Object modeling scripts:
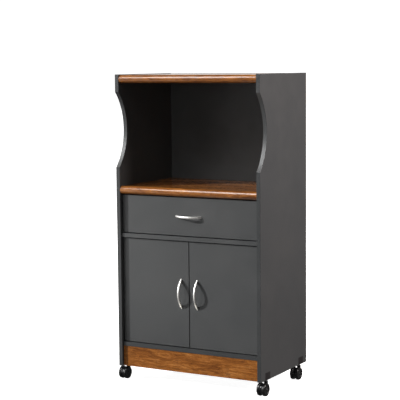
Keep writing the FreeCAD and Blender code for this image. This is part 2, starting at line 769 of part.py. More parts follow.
# ---------------------------------------------------------------- casters
def casters():
    """Four twin-wheel stem casters in sockets set into the side panels."""
    places = (("front", front + caster_front_inset), ("rear", rear - caster_back_inset))
    for row, y in places:
        caster(row, V(stem_x, y, 0))
        socket(y)


def socket(y):
    """Moulded socket in a notch of the right side panel's lower edge, and its twin."""
    half = socket_width / 2
    body = block(inner_half, half_width, y - half, y + half, base, base + socket_height)
    flange = block(inner_half - socket_flange, inner_half, y - half, y + half,
                   base, base + socket_flange_height)
    body = body.fuse(flange)
    body = body.cut(rod(V(stem_x, y, base - cut_over), V(0, 0, 1), stem_in_socket + stem_tip_gap + cut_over,
                        stem_radius + running_clearance))
    for step in (-socket_screw_spacing / 2, socket_screw_spacing / 2):
        seat = V(inner_half - socket_flange, y + step, base + socket_screw_rise)
        screw = wood_screw(seat, V(1, 0, 0), screw_bite, socket_flange)
        body = body.cut(screw)
        add("cabinet_screws", *both_sides([screw]))
        drill("right_side_panel", screw)
        drill("left_side_panel", mirrored(screw))
    add("caster_sockets", *both_sides([body.removeSplitter()]))
    notch = block(inner_half - cut_over, half_width + cut_over, y - half - fit, y + half + fit,
                  base - cut_over, base + socket_height)
    drill("right_side_panel", notch)
    drill("left_side_panel", mirrored(notch))


def caster(row, foot):
    """Web with its boss, stem, axle and two wheels about a stem standing at foot."""
    axle = V(foot.x, foot.y - caster_trail, wheel_radius)
    across = V(1, 0, 0)
    wheel_inner = caster_web / 2 + wheel_gap
    half_span = wheel_inner + wheel_width

    # hood: a round web between the wheels, joined to the stem boss behind them
    web_half = caster_web / 2
    web = rod(axle - across * web_half, across, caster_web, wheel_radius - web_inside_tread)
    below = block(axle.x - caster_web, axle.x + caster_web, axle.y - wheel_radius,
                  axle.y + wheel_radius, axle.z - wheel_radius, axle.z - web_skirt)
    boss = rod(V(foot.x, foot.y, boss_top - boss_drop), V(0, 0, 1), boss_drop, boss_radius)
    wheel_room = rod(axle - across * half_span, across, 2 * half_span, wheel_radius + boss_wheel_gap)
    gusset = block(axle.x - web_half, axle.x + web_half, foot.y - boss_radius, foot.y + gusset_back,
                   axle.z, boss_top - gusset_under)
    hood = web.cut(below).fuse([boss.cut(wheel_room), gusset])
    stem_low = boss_top - stem_in_boss
    stem = rod(V(foot.x, foot.y, stem_low), V(0, 0, 1), base + stem_in_socket - stem_low, stem_radius)
    axle_half = half_span - axle_end_cover - wheel_gap
    spindle = rod(axle - across * axle_half, across, 2 * axle_half, axle_radius)
    hood = hood.cut(stem.fuse(spindle)).removeSplitter()

    # wheel: rounded tread, dished outer face, blind bore on the axle
    def wheel(way):
        inner = axle + way * wheel_inner
        disc = rod(inner, way, wheel_width, wheel_radius)
        rims = [e for e in disc.Edges if isinstance(e.Curve, Part.Circle)]
        outer_rim = max(rims, key=lambda e: (e.Curve.Center - inner).Length)
        disc = disc.makeFillet(wheel_round, [outer_rim])
        inner_rim = min((e for e in disc.Edges if isinstance(e.Curve, Part.Circle)),
                        key=lambda e: (e.Curve.Center - inner).Length)
        disc = disc.makeFillet(wheel_hub_recess, [inner_rim])
        dish = rod(inner + way * (wheel_width - wheel_hub_recess), way, wheel_hub_recess + cut_over,
                   wheel_hub_radius)
        dish = dish.cut(rod(inner, way, wheel_width + 2 * cut_over, wheel_cap_radius))
        bore = rod(inner - way * cut_over, way, axle_half + wheel_gap - wheel_inner + cut_over,
                   axle_radius + running_clearance)
        return disc.cut([dish, bore])

    for side, place in (("right", lambda s: s), ("left", mirrored)):
        name = row + "_" + side + "_caster_"
        add(name + "hood", place(hood))
        add(name + "stem", place(stem), place(spindle))
        add(name + "outer_wheel", place(wheel(across)))
        add(name + "inner_wheel", place(wheel(-across)))


# ---------------------------------------------------------------- build and write
carcass()
fittings()
loose_shelf()
drawer_box()
runners()
doors()
casters()

os.makedirs("parts", exist_ok=True)
for name, solids in parts.items():
    if name in cuts:
        solids = [solid.cut(cuts[name]) for solid in solids]
    shape = solids[0] if len(solids) == 1 else Part.makeCompound(solids)
    shape.exportStep("parts/" + name + ".step")
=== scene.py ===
"""Microwave stand on casters: the finishes, the fine hardware and a plain studio around the CAD model."""
import json
import math

import bmesh
import bpy
from mathutils import Matrix, Vector


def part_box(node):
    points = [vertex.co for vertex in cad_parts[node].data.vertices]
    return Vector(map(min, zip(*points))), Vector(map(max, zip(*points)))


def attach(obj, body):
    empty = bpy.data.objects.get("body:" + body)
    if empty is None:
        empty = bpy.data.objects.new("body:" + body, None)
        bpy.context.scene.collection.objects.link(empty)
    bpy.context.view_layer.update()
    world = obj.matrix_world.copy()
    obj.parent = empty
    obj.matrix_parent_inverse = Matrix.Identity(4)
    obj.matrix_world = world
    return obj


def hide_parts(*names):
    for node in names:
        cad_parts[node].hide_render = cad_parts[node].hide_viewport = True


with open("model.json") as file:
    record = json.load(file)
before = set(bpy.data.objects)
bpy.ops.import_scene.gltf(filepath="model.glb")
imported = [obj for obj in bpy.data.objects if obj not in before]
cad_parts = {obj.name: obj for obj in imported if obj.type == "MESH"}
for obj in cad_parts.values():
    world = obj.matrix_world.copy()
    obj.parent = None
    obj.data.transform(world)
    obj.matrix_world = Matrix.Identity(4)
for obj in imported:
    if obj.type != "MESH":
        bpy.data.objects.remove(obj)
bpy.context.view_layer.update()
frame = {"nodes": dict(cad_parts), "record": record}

# ------------------------------------------------------------------ sizes, in metres
MM = 0.001
NODES = frame["nodes"]
SCENE = bpy.context.scene

FRONT_Y, REAR_Y = (corner.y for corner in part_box("right_side_panel"))
# Depth of the darker front edge of the laminate: dark edge tape and painted shade.
DARK_EDGE_DEPTH = 1 * MM
HALF_BACK_SHEET = 1.5 * MM
MERGE = 0.001 * MM
NO_LENGTH = 0.0001 * MM
UP = Vector((0, 0, 1))


# ------------------------------------------------------------------ shader maths
class Socket:
    """A number that varies over a surface; arithmetic on it adds Math nodes."""

    def __init__(self, finish, out):
        self.finish, self.out = finish, out

    def maths(self, operation, *others):
        return self.finish.node("ShaderNodeMath", {"operation": operation}, self, *others)

    def __add__(self, other):
        return self.maths("ADD", other)

    def __sub__(self, other):
        return self.maths("SUBTRACT", other)

    def __mul__(self, other):
        return self.maths("MULTIPLY", other)

    def __rsub__(self, other):
        return self * -1.0 + other

    __radd__, __rmul__ = __add__, __mul__

    def above(self, edge):
        return self.maths("GREATER_THAN", edge)

    def ramp(self, low, high, to_low=0.0, to_high=1.0):
        """Smooth step from to_low to to_high as this number goes from low to high."""
        return self.finish.node("ShaderNodeMapRange", {"interpolation_type": "SMOOTHSTEP"},
                                self, low, high, to_low, to_high)


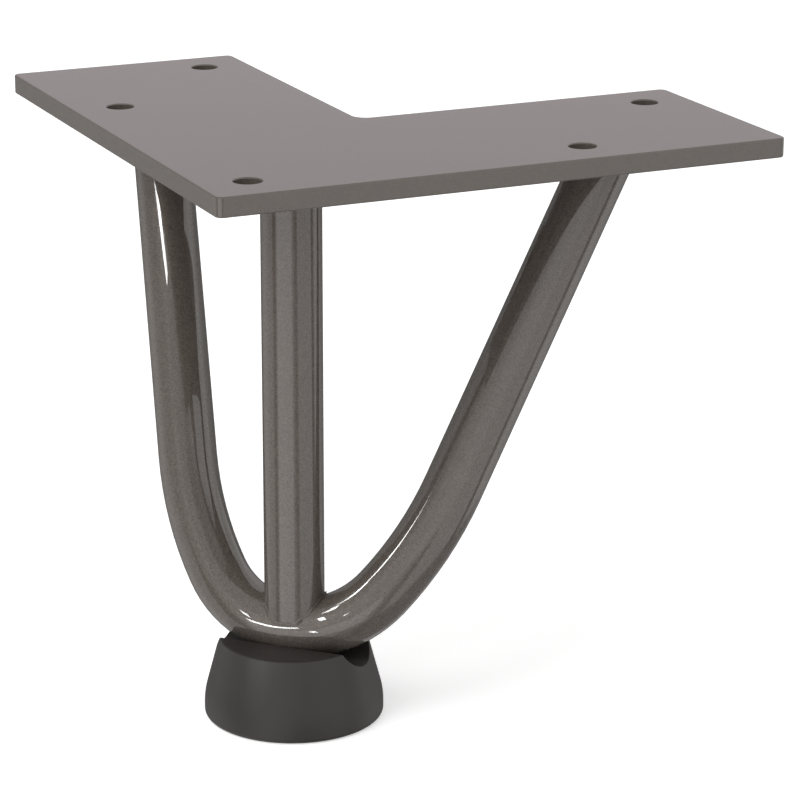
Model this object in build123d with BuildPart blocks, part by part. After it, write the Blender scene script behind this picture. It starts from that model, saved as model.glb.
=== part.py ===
# Short hairpin table leg: an L-shaped steel plate carries a hairpin of bent round rod and a straight rod,
# welded together above a moulded foot. Millimetres. The origin is the middle of the foot's underside,
# +Z is up, and +X and +Y run along the two arms of the plate.

import os
from math import atan2, cos, degrees, radians, sin

from build123d import *

# Overall
leg_height = 114.2

# Plate
plate_length = 120.0
arm_width = 50.0
plate_thickness = 4.0
plate_inset = 24.3
outer_corner_radius = 1.5
inner_corner_radius = 3.0
plate_edge_radius = 0.3

# Screw holes
hole_diameter = 5.5
hole_margin = 10.0
arm_hole_spacing = 30.0

# Rods
rod_diameter = 12.0
rod_setback = 1.0
hairpin_tilt = 27.9
bend_radius = 22.0
bend_angle = 54.2
easing_radius = 72.7
easing_angle = 19.9
straight_rod_offset = 0.7
straight_rod_overlap = 3.0

# Welds
plate_weld_leg = 2.5
plate_weld_toe = 0.3
rod_weld_size = 0.45
rod_weld_face = 0.1

# Foot
foot_height = 16.2
foot_diameter = 36.0
foot_top_diameter = 29.6
foot_band_height = 4.2
foot_bottom_radius = 1.0
foot_shoulder_radius = 15.0
foot_rim_radius = 0.4
groove_depth = 3.8
groove_clearance = 0.1

# Worked out from the sizes above
rod_radius = rod_diameter / 2
foot_radius = foot_diameter / 2
plate_underside = leg_height - plate_thickness
bend_height = foot_height - groove_depth + rod_radius
straight_rod_bottom = bend_height + rod_radius - straight_rod_overlap

up = Vector(0, 0, 1)
diagonal = Vector(1, 1, 0).normalized()
across = Vector(1, -1, 0).normalized()
hairpin_rise = diagonal * sin(radians(hairpin_tilt)) + up * cos(radians(hairpin_tilt))
bend_bottom = up * bend_height - diagonal * rod_setback
hairpin_plane = Plane(bend_bottom, x_dir=across, z_dir=across.cross(hairpin_rise))
straight_rod_axis = across * straight_rod_offset - diagonal * rod_setback


def save(piece, name):
    """Label a finished piece and write it."""
    piece.part.label = name
    export_step(piece.part, f"parts/{name}.step")


# The hairpin's centre line: a tight bend that eases into two straight limbs, past the plate's underside
limb_reach = (plate_underside - bend_height) / cos(radians(hairpin_tilt)) + rod_diameter
with BuildLine() as hairpin_line:
    bend = JernArc((0, 0), (1, 0), bend_radius, bend_angle)
    easing = JernArc(bend @ 1, bend % 1, easing_radius, easing_angle)
    PolarLine(
        easing @ 1,
        limb_reach - (easing @ 1).Y,
        bend_angle + easing_angle,
        length_mode=LengthMode.VERTICAL,
    )
    mirror(about=Plane.YZ)
hairpin_path = hairpin_line.wire().moved(hairpin_plane.location)


def hairpin(radius):
    """A bent bar on the hairpin's centre line, cut off level with the plate's underside."""
    with BuildPart() as bar:
        with BuildSketch(Plane(hairpin_path @ 0, z_dir=hairpin_path % 0)):
            Circle(radius)
        sweep(path=hairpin_path)
        split(bisect_by=Plane.XY.offset(plate_underside), keep=Keep.BOTTOM)
    return bar


def plate_weld(rod, axis_point, direction):
    """A bead round the top of a rod, whose axis runs up through a point in a direction."""
    top = axis_point - direction * ((axis_point.Z - plate_underside) / direction.Z)
    toe = top - direction * (plate_weld_leg / direction.Z)
    lean = degrees(atan2(direction.Y, direction.X))
    with BuildPart() as bead:
        for centre, width in ((toe, plate_weld_toe), (top, plate_weld_leg)):
            with BuildSketch(Plane(centre)):
                Ellipse(rod_radius / direction.Z + width, rod_radius + width, rotation=lean)
        loft(ruled=True)
        add(rod.part, mode=Mode.SUBTRACT)
    return bead


os.makedirs("parts", exist_ok=True)

# Top plate: an L with a screw hole in its corner and two on each arm
arm_end_hole = plate_length - hole_margin
arm_holes = [
    (arm_end_hole - arm_hole_spacing, hole_margin),
    (arm_end_hole, arm_width - hole_margin),
]
with BuildPart() as top_plate:
    with BuildSketch(Plane((-plate_inset, -plate_inset, plate_underside))) as plate_outline:
        Rectangle(plate_length, arm_width, align=(Align.MIN, Align.MIN))
        Rectangle(arm_width, plate_length, align=(Align.MIN, Align.MIN))
        corners = plate_outline.vertices().sort_by_distance((arm_width, arm_width))
        fillet(corners[1:], outer_corner_radius)
        corners = plate_outline.vertices().sort_by_distance((arm_width, arm_width))
        fillet(corners[0], inner_corner_radius)
        with Locations((hole_margin, hole_margin), *arm_holes, *((y, x) for x, y in arm_holes)):
            Circle(hole_diameter / 2, mode=Mode.SUBTRACT)
    extrude(amount=plate_thickness)
    fillet(top_plate.faces().filter_by(Axis.Z).edges(), plate_edge_radius)
save(top_plate, "top_plate")

# Bent rod: both limbs and the bend between them are one bar
bent_rod = hairpin(rod_radius)
save(bent_rod, "bent_rod")

# Straight rod: it stands on the bend, its lower end saddled to fit
with BuildPart() as straight_rod:
    with BuildSketch(Plane(straight_rod_axis + up * straight_rod_bottom)):
        Circle(rod_radius)
    extrude(amount=plate_underside - straight_rod_bottom)
    add(bent_rod.part, mode=Mode.SUBTRACT)
save(straight_rod, "straight_rod")

# Welds under the plate, one round each rod end
save(plate_weld(bent_rod, hairpin_path @ 1, hairpin_path % 1), "weld_x_limb")
save(plate_weld(bent_rod, hairpin_path @ 0, -(hairpin_path % 0)), "weld_y_limb")
save(plate_weld(straight_rod, straight_rod_axis, up), "weld_straight_rod")

# Weld where the straight rod stands on the bend: it fills the corner between the two bars on both sides,
# and is nearly flush with them at the front and back
rod_weld_bottom = straight_rod_axis + up * (straight_rod_bottom - rod_weld_size)
with BuildPart() as rod_weld:
    with BuildSketch(Plane(rod_weld_bottom, x_dir=across)):
        Ellipse(rod_radius + rod_weld_size, rod_radius + rod_weld_face)
    extrude(amount=rod_diameter)
    add(hairpin(rod_radius + rod_weld_size).part, mode=Mode.INTERSECT)
    add(bent_rod.part, mode=Mode.SUBTRACT)
    add(straight_rod.part, mode=Mode.SUBTRACT)
save(rod_weld, "rod_weld")

# Foot: a turned shape with a groove across its top, in which the bend lies
with BuildPart() as foot:
    with BuildSketch(Plane.XZ):
        with BuildLine():
            FilletPolyline(
                (0, 0),
                (foot_radius, 0),
                (foot_radius, foot_band_height),
                (foot_top_diameter / 2, foot_height),
                (0, foot_height),
                radius=[foot_bottom_radius, foot_shoulder_radius, foot_rim_radius],
            )
            Line((0, foot_height), (0, 0))
        make_face()
    revolve(axis=Axis.Z)
    with BuildSketch(Plane(bend_bottom, z_dir=across)):
        Circle(rod_radius + groove_clearance)
    extrude(amount=foot_diameter, both=True, mode=Mode.SUBTRACT)
save(foot, "foot")
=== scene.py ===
# Looks of the short hairpin table leg: coated steel, weld beads and a moulded foot in a plain white studio.
import math

import bpy
from mathutils import Matrix, Quaternion, Vector

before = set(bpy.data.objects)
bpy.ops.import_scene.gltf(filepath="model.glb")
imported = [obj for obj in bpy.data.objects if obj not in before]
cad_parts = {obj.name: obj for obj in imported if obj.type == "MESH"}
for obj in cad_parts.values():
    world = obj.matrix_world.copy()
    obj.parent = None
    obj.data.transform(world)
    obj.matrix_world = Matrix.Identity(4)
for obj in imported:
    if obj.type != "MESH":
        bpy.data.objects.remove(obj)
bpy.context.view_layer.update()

MM = 0.001

# Camera
CAMERA_AT = Vector((-0.2291, -0.5551, 0.25595))
CAMERA_YAW = 65.545
CAMERA_PITCH = 17.604
CAMERA_ROLL = -0.093
CAMERA_NEAREST = 0.01
CAMERA_FARTHEST = 20
SENSOR = 36.0
FOCAL_PIXELS = 3215.5
IMAGE_PIXELS = 800

# Studio
STUDIO_CENTRE = Vector((0.015, 0.015, 0.06))
FRONT = CAMERA_YAW - 180
AMBIENT = 0.64
FLOOR_REACH = 3.0
FLOOR_WHITE = (0.9, 0.9, 0.9, 1)
FLOOR_GLOW = 0.46
SKY_WHITE = (1, 1, 1, 1)
SKY_DUSKY = (1, 0.92, 0.97, 1)

# Coated steel
STEEL = (0.1125, 0.096, 0.083)
STEEL_ROUGHNESS = 0.45
STEEL_METALLIC = 0.15
STEEL_TINT = (0.25, 0.23, 0.21, 1)
COAT_IOR = 1.5
COAT_ROUGHNESS = 0.03
FLAKE_SIZE = 0.2 * MM
FLAKE_CONTRAST = 0.3
FLAKE_DEPTH = 0.02 * MM
CLOUD_SIZE = 1.3 * MM
CLOUD_CONTRAST = 0.04
RIPPLE_SIZE = 1.1 * MM
RIPPLE_DEPTH = 0.35 * MM

# Foot
RUBBER = (0.0235, 0.0198, 0.0186)
RUBBER_ROUGHNESS = (0.42, 0.52)
RUBBER_SHINE = 0.38
GRAIN_SIZE = 0.5 * MM
GRAIN_CONTRAST = 0.06
GRAIN_DEPTH = 0.05 * MM
MOTTLE_SIZE = 9 * MM
MOTTLE_CONTRAST = 0.08

# How strong the fine bumps of both materials are, and where most values of a noise lie
BUMP = 0.15
NOISE_SPAN = (0.3, 0.7)


def direction(azimuth, elevation):
    """Unit vector towards a place in the studio, in degrees. Azimuth is from the front, positive to the right."""
    a, e = math.radians(FRONT + azimuth), math.radians(elevation)
    return Vector((math.cos(a) * math.cos(e), math.sin(a) * math.cos(e), math.sin(e)))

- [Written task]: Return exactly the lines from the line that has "build and write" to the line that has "SCENE = bpy.context.scene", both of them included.

- [Response to this task]:
# ---------------------------------------------------------------- build and write
carcass()
fittings()
loose_shelf()
drawer_box()
runners()
doors()
casters()

os.makedirs("parts", exist_ok=True)
for name, solids in parts.items():
    if name in cuts:
        solids = [solid.cut(cuts[name]) for solid in solids]
    shape = solids[0] if len(solids) == 1 else Part.makeCompound(solids)
    shape.exportStep("parts/" + name + ".step")
=== scene.py ===
"""Microwave stand on casters: the finishes, the fine hardware and a plain studio around the CAD model."""
import json
import math

import bmesh
import bpy
from mathutils import Matrix, Vector


def part_box(node):
    points = [vertex.co for vertex in cad_parts[node].data.vertices]
    return Vector(map(min, zip(*points))), Vector(map(max, zip(*points)))


def attach(obj, body):
    empty = bpy.data.objects.get("body:" + body)
    if empty is None:
        empty = bpy.data.objects.new("body:" + body, None)
        bpy.context.scene.collection.objects.link(empty)
    bpy.context.view_layer.update()
    world = obj.matrix_world.copy()
    obj.parent = empty
    obj.matrix_parent_inverse = Matrix.Identity(4)
    obj.matrix_world = world
    return obj


def hide_parts(*names):
    for node in names:
        cad_parts[node].hide_render = cad_parts[node].hide_viewport = True


with open("model.json") as file:
    record = json.load(file)
before = set(bpy.data.objects)
bpy.ops.import_scene.gltf(filepath="model.glb")
imported = [obj for obj in bpy.data.objects if obj not in before]
cad_parts = {obj.name: obj for obj in imported if obj.type == "MESH"}
for obj in cad_parts.values():
    world = obj.matrix_world.copy()
    obj.parent = None
    obj.data.transform(world)
    obj.matrix_world = Matrix.Identity(4)
for obj in imported:
    if obj.type != "MESH":
        bpy.data.objects.remove(obj)
bpy.context.view_layer.update()
frame = {"nodes": dict(cad_parts), "record": record}

# ------------------------------------------------------------------ sizes, in metres
MM = 0.001
NODES = frame["nodes"]
SCENE = bpy.context.scene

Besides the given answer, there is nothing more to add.